Pero la historia de los cereales no estaría completa si no habláramos de Will Kellogg, el hermano de John Harvey.
Los dos pusieron en marcha el negocio de comercializar este descubrimiento casual que habían realizado en Battle Creek. Todo marchaba sobre ruedas. La fabricación y venta de los cereales era un gran éxito. Pero Will quería probar variantes. Sentía que a su producto le faltaba algo para ser realmente masivo. Y le propuso a su hermano agregarles azúcar.
John Harvey tomó la sugerencia como un anatema. No hubo argumento que lo convenciera. El azúcar podía incorporar un elemento placentero que atentara contra el ascetismo de su creación. Le iba a dar más sabor, provocar una satisfacción en las papilas gustativas que seguramente ejercería como mal ejemplo para el resto del cuerpo. No hubo manera de convencerlo. A Will no le quedó otra solución que separarse de su hermano y encarar solo el emprendimiento.

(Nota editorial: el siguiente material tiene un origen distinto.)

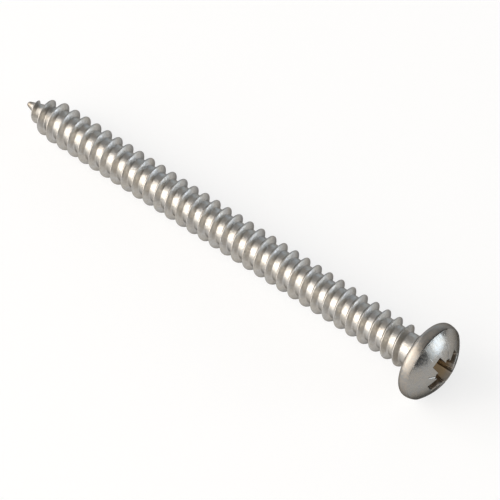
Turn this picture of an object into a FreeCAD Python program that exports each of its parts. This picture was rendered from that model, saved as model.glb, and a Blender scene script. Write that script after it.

Ya lanzado en su propia empresa, no se le ocurría el nombre con el que bautizar a sus cereales azucarados y a la flamante empresa. Acudió a lo que tenía más a mano, su apellido. Así los cereales Kellogg’s en poco tiempo pasaron a dominar el mercado. Will se convirtió en millonario en poco tiempo.
Los hábitos sexuales de sus consumidores no le interesaron en lo más mínimo.